2. What kind of research will you be drawing upon to bolster your argument? How will you use it?
In this article, I’ll use the forest study as the hook and before introducing percolation theory, and then return to how this theory is applied to forests and what it means for potential runaway deforestation. I’ll be drawing on papers that provide background and broad examples of percolation theory.
3. Why are you the right person to write this story?
My background is in microbial ecology, and oddly enough (or not, since this theory is “universal”) many of the same ecological concepts that I have written on and spoken about to broad scientific audiences apply. I’m particularly interested in this story because I love writing about large-scale environmental issues surrounding forests - e.g. an article on wildfires I wrote for Massive last fall.

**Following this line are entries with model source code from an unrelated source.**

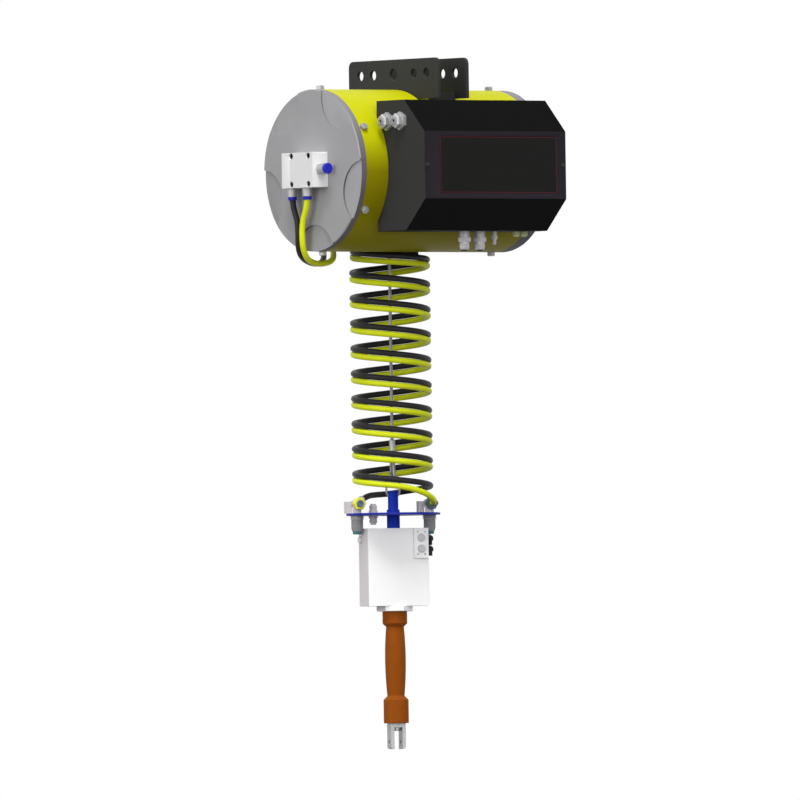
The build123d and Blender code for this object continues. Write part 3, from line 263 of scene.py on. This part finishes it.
class Finish(Nodes):
    """A material while its nodes are added, with one Principled shader."""

    def __init__(self, name, colour, roughness, metallic=0.0, specular=0.5):
        self.material = bpy.data.materials.new(name)
        self.material.use_nodes = True
        super().__init__(self.material.node_tree)
        self.shader = self.node("ShaderNodeBsdfPrincipled")
        self.set("Base Color", (*colour, 1.0))
        self.set("Roughness", roughness)
        self.set("Metallic", metallic)
        self.set("Specular IOR Level", specular)
        self.output = self.node("ShaderNodeOutputMaterial", inputs={"Surface": self.shader.outputs[0]})

    def set(self, name, value):
        """A value or a link on one of the shader's sockets."""
        self.join(self.shader.inputs[name], value)

    def faces(self, axis):
        """How far the surface faces along an axis, and below 0 where it faces the other way."""
        normal = self.node("ShaderNodeTexCoord").outputs["Normal"]
        return Wire(self, self.node("ShaderNodeSeparateXYZ", inputs={0: normal}).outputs[axis])

    def noise(self, per_metre, detail):
        """Soft noise from 0 to 1, fixed to the piece."""
        spot = self.node("ShaderNodeTexCoord").outputs["Object"]
        made = self.node("ShaderNodeTexNoise", inputs={
            "Vector": spot, "Scale": per_metre, "Detail": detail})
        return Wire(self, made.outputs["Fac"])

    def blend(self, share, first, second):
        """A colour between two, by a share from 0 to 1."""
        colours = [(*c, 1.0) if isinstance(c, tuple) else c for c in (first, second)]
        made = self.node("ShaderNodeMix", {"data_type": "RGBA"}, {
            "Factor": share, 6: colours[0], 7: colours[1]})
        return made.outputs[2]

    def clouds(self, colour, shade, per_metre, detail):
        """A colour that drifts softly towards a shade."""
        return self.blend(self.noise(per_metre, detail), colour, shade)

    def mottle(self, roughness, spread, per_metre, detail):
        """Roughness that wanders up from its least value."""
        self.set("Roughness", roughness + spread * self.noise(per_metre, detail))

    def relief(self, height, depth):
        """Relief of a height from 0 to 1 over a depth in metres."""
        made = self.node("ShaderNodeBump", inputs={"Height": height, "Distance": depth})
        self.set("Normal", made.outputs[0])

    def grain(self, depth, per_metre, detail):
        """A grain of a depth in metres."""
        self.relief(self.noise(per_metre, detail), depth)


# Finishes

def enamel(name, colour, shade, roughness=0.42, specular=0.12, underside_shade=None):
    """Sprayed paint with a faint orange peel. Where a shade tone is given, it is painted as shade on
    what doesn't face up.
    """
    paint = Finish(name, colour, roughness, specular=specular)
    tone = paint.clouds(colour, shade, per_metre=9.0, detail=3.0)
    # Painted shade: what doesn't face up turns to the given shade tone
    if underside_shade:
        lit_share = (LIT_SHARE_GAIN * paint.faces("Z") + LIT_SHARE_UPRIGHT).limited()
        tone = paint.blend(lit_share, underside_shade, tone)
    paint.set("Base Color", tone)
    paint.mottle(roughness, spread=0.08, per_metre=40.0, detail=2.0)
    paint.grain(0.04 * MM, per_metre=700.0, detail=1.0)
    return paint.material


def pebbled(coat, roughness):
    """The fine pebbles of powder coat."""
    coat.mottle(roughness, spread=0.1, per_metre=90.0, detail=2.0)
    coat.grain(0.06 * MM, per_metre=1600.0, detail=2.0)
    return coat.material


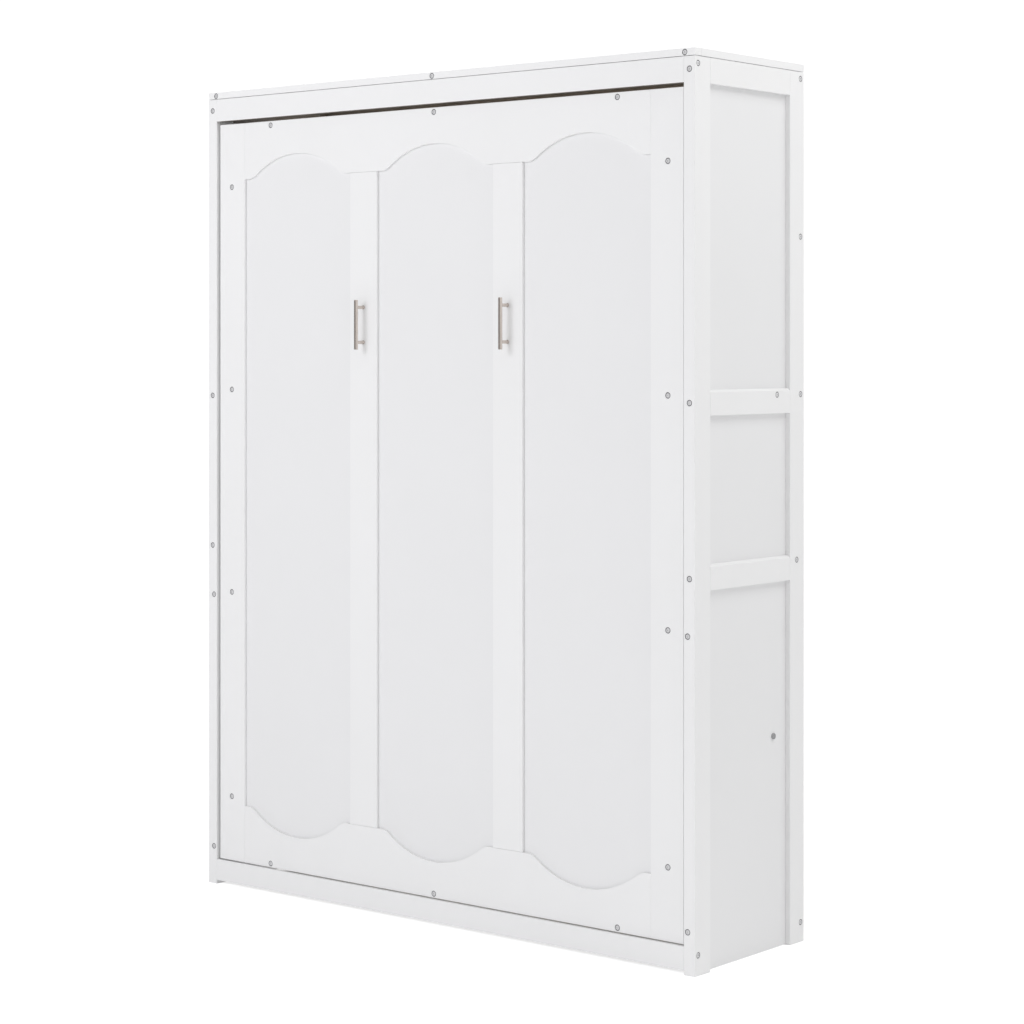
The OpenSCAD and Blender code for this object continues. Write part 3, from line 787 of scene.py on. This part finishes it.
for side in SIDES:
    inward = Vector((1 if side == "left" else -1, 0, 0))
    board(f"{side}_front_post", "cabinet", POST_EASE)
    # The inward faces of the rear posts and top side rails are made dark: painted shade inside the cabinet.
    give_face_painted_shade(board(f"{side}_rear_post", "cabinet", POST_EASE), inward)
    give_face_painted_shade(board(f"{side}_top_side_rail", "cabinet", RAIL_EASE), inward)
    for level in ("upper", "middle"):
        board(f"{side}_{level}_side_panel", "cabinet", PANEL_EASE, board_paint)
    board(f"{side}_side_board", "cabinet", SIDE_BOARD_EASE, board_paint)
# The underside of the header rail is made dark: painted shade over the gap above the bed front.
give_face_painted_shade(board("header_rail", "cabinet", RAIL_EASE), DOWN)
board("cap_strip", "cabinet", CAP_STRIP_EASE, short_below=CAP_LINE)
board("cap_board", "cabinet", CAP_BOARD_EASE, short_below=CAP_LINE)
# The wall rails take the dark fibreboard finish: raw board, its dark tone partly painted shade for the inside
# of the cabinet.
for node in ("rear_top_rail", "rear_upper_rail", "rear_lower_rail", "rear_bottom_rail"):
    board(node, "cabinet", REAR_EASE, raw_fibreboard, "raw_fibreboard")
board("rear_shelf", "cabinet", REAR_EASE, board_paint)
for side in SIDES:
    make_side_rail(side, "upper")
    make_side_rail(side, "lower")
make_base_rail()

# ---------------------------------------------------------------------------
# Bed front
# ---------------------------------------------------------------------------
ARCH_RADIUS = 270 * mm
ARCH_RISE = 65 * mm
SHOULDER_RADIUS = 50 * mm
ARCH_STEPS = 72
SHOULDER_STEPS = 16
FRONT_EASE = 0.7 * mm
MULLION_EASE = 1.0 * mm
MULLION_LINE = 0.3 * mm  # dark joint at each end of a mullion


def arch_edge(rail_half, bay):
    """The scalloped edge of an arched rail, from left to right, with its shoulders at height 0."""
    arch_middle = ARCH_RISE - ARCH_RADIUS
    shoulder_x = math.sqrt((ARCH_RADIUS + SHOULDER_RADIUS) ** 2 - (SHOULDER_RADIUS - arch_middle) ** 2)
    lean = math.degrees(math.asin(shoulder_x / (ARCH_RADIUS + SHOULDER_RADIUS)))
    points = [(-rail_half, 0.0)]
    for x in (-bay, 0, bay):
        left, right = (x - shoulder_x, SHOULDER_RADIUS), (x + shoulder_x, SHOULDER_RADIUS)
        points += arc(left, SHOULDER_RADIUS, -90, -90 + lean, SHOULDER_STEPS)
        points += arc((x, arch_middle), ARCH_RADIUS, 90 + lean, 90 - lean, ARCH_STEPS)[1:-1]
        points += arc(right, SHOULDER_RADIUS, -90 - lean, -90, SHOULDER_STEPS)
    return points + [(rail_half, 0.0)]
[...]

1. What is the main point of the story that you want to write?
In this personal essay/op-ed I wish to illustrate that we shouldn’t think of microbes as either good guys or bad guys in the context of my favorite organism (i.e. what I studied in grad school), Helicobacter pylori. Popular media has perpetuated the categorization of microbes as good or bad guys. A “we must kill all bacteria” attitude has prevailed in a society full of antibacterial soap, wipes, clothes, and pretty much everything. Yet, in recent years, an emphasis on “good bacteria” has cropped up with probiotic this and that and overhype of microbiome research. What about the middle ground? As Ed Yong explains in his book I Contain Multitudes, microbes are neither good nor bad; they just exist and sometimes we benefit each other and sometimes we don’t.
2. What kind of research will you be drawing upon to bolster your argument? How will you use it?
I think Helicobacter pylori is a great organism that blurs the line between good and bad. H. pylori is best known for causing stomach ulcers and gastritis. Yet 50% of the world population carries H. plylori in their stomach, but only ~10% of infected individuals develop disease. In other studies, the presence or absence of H. pylori in the stomach has been correlated positively and negatively with other diseases. Some microbiologists also see H. pylori as part of the human microbiome, having co-evolved with us for the past 60,000 years. H. pylori is a clear example of a bacterium that is neither good or bad.
3. Why are you the right person to write this story?
I studied this organism in grad school and totally fell in love with it.